Sunday 17 July 2011

Life as I Know It

I have not written very much about what's going on here in my life other than to post a few pictures of my apartment.  Just about a month and a half have passed since my arrival, and I'm almost done with the first term, albeit the shortest one, of CASA.  CASA being the program in which I am enrolled right now, which includes about 4 hours of Arabic class a day.  We have one week left, and then I have a month in which I'm planning to finally catch up on reviewing grammar and vocabulary accumulated from the past few months/years.  I'm also hoping to read a few novels and other assorted reading materials I have with me.  Then Anya and I are off to some coastal vacation before I plunge into the fall.

So....  I live in Maadi, which is about half an hour south of central Cairo and Tahrir Square by train, which is also where class happens to be.  Fortunately, I live very, very close to the metro line, which also means I live in the "less nice" area of Maadi.   "Less nice" for Maadi still means very nice by Cairo standards.  There are trees, and the upscale shops are a short walk away.   Maadi is a region known as being an enclave for expats and Egyptians who live very American-style upper class lifestyles.   Owning a dog, for instance, would be a sort of unthinkable act for most ordinary and middle class Egyptians, but I have seen more than a few dog-owners or dog-walkers giving their large St. Bernards and German Shepherds walks.  Dogs in Egypt are much too closely associated with dumpster-diving street-animals... and animals in general are treated pretty poorly in the streets here.

Anyhow, there is a divide between "those who live closer to the metro line" and "those who live closer to the ring road."  I feel like this is roughly transcribable to "those who must take public transportation" and "those who think taking public transportation in below them."  Believe me, these people do exist.  Taking the metro costs 1 Guinea, which is a little less than an American quarter dollar.  It is supplemented by a dizzying array of mini-buses, micro-buses, buses, shared cars, and the like that are entirely the subject of local knowledge.  That is, there are no published routes or fares that I have seen, but the information is known.

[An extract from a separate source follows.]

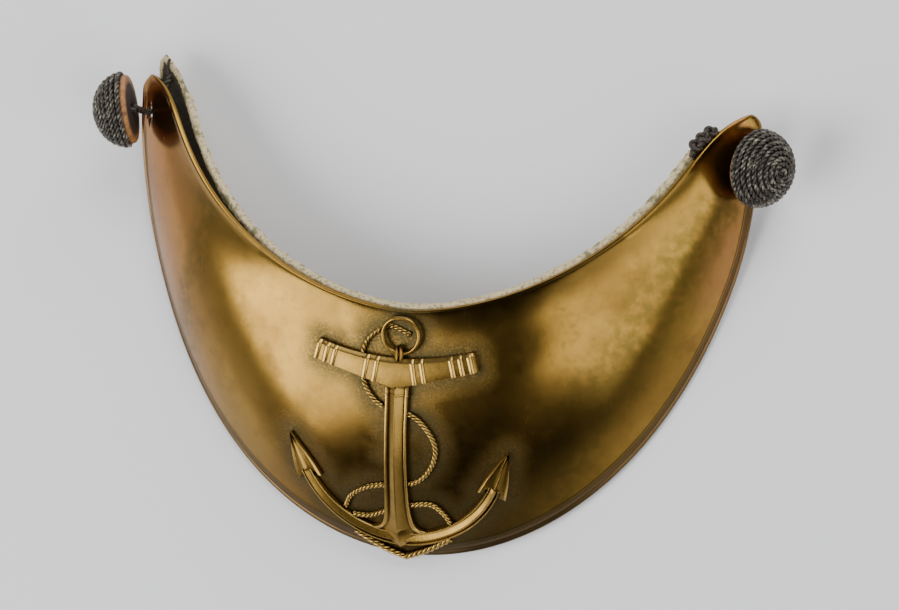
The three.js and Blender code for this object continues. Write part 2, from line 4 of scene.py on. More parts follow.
import bmesh
import bpy
from mathutils import Matrix, Vector, noise
from mathutils.bvhtree import BVHTree
from mathutils.kdtree import KDTree

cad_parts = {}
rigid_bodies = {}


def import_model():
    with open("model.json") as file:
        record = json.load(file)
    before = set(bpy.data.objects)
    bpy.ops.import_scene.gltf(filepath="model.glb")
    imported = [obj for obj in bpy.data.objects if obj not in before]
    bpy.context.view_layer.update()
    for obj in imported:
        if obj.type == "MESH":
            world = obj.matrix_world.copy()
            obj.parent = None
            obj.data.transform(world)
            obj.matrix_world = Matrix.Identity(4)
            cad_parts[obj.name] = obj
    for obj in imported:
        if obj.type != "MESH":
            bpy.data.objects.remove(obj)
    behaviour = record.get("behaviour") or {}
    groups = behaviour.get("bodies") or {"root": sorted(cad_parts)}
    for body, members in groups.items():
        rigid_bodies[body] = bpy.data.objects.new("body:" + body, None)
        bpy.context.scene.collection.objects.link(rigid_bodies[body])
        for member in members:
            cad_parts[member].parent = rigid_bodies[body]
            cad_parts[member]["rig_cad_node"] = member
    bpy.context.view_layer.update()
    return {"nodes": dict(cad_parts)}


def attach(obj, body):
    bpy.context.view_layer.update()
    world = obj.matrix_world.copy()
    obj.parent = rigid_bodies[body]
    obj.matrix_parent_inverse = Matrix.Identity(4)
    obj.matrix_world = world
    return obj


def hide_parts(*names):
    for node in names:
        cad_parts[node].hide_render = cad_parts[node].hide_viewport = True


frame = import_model()
MM = 0.001


# The table and the studio light.
# The gorget lies on a pale matt table. Two large soft boxes stand below it, one at each hand, a
# weaker one stands beyond the neck, and the dark room between them shows as brown in the brass.
TABLE_GREY = (0.87, 0.875, 0.89, 1)
TABLE_SIZE = 8
SOFT_BOXES = [
    {"name": "left_soft_box", "towards": (-0.61, -0.34, 0.71), "away": 1.2, "size": 0.85,
     "power": 14.5},
    {"name": "right_soft_box", "towards": (0.65, -0.27, 0.7), "away": 1.3, "size": 1.0,
     "power": 9},
    {"name": "far_soft_box", "towards": (0.25, 0.75, 0.6), "away": 1.3, "size": 1.0,
     "power": 13},
]
ROOM_GREY = (0.95, 0.96, 1.0, 1)
ROOM_LOW = 0.8
ROOM_HIGH = 0.045
SCREENS_FOOT = 0.1
SCREENS_TOP = 0.42

bpy.ops.object.select_all(action="DESELECT")
bpy.ops.mesh.primitive_plane_add(size=TABLE_SIZE)
table = bpy.context.object
table.name = "table"
table_finish = bpy.data.materials.new("pale_table")
table_finish.use_nodes = True
table_shader = table_finish.node_tree.nodes["Principled BSDF"]
table_shader.inputs["Base Color"].default_value = TABLE_GREY
table_shader.inputs["Roughness"].default_value = 0.9
table_shader.inputs["Specular IOR Level"].default_value = 0.2
table.data.materials.append(table_finish)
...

Nevertheless, we live very close to Street 9, which is one of the "cool places" in Maadi.  It has the foreign coffee shops, nice restaurants, and the like.  There is another street with good shops that is near the ring road end of Maadi called Street 233 where I just ate decent Tex Mex food.  All the streets in Maadi are numbered in a way that might lead you to think that there is some sort of order or coherence to the way they have been numbered.  If there is, I have not discovered it.  There is a rough attempt at bunching numbers and making adjacent numbers run parallel, but there is no larger scheme that I can discern.

If all this seems a big insane and hard to get your head around, you're getting an idea of Cairo.  I've taken a few cabs in the past couple of days with drivers who complain about the busy streets, lack of order, and general difficulty of getting around without something getting in your way.  After awkwardly sympathizing (it seems relatively impolite as a foreigner to join in Cairo bashing with Cairenes in earshot), I always ask:  "So, where are you from originally."  All of them have said, with pride, somewhere other than Cairo.  Whether it is Aswan, Sa'id, or the Delta, they explain that people there are nicer and things there are much calmer.

Most of my days, I get up and grab the metro just before 8 AM when it is already hot enough that I find shade to stand in while waiting for the metro.  Then 2 hours of standard Arabic, then 2 hours of dialect, and then I get the cheapest pasta or bean-sandwich lunch I can get my hands on at the local places downtown.  Then back to Maadi for homework, dinner and watching a show or something with Anya, and then maybe a coffee shop.  I'm looking forward to the break when I can just relax a bit more, read and write, and let the hottest month of the year roll past in the most air-conditioned room possible.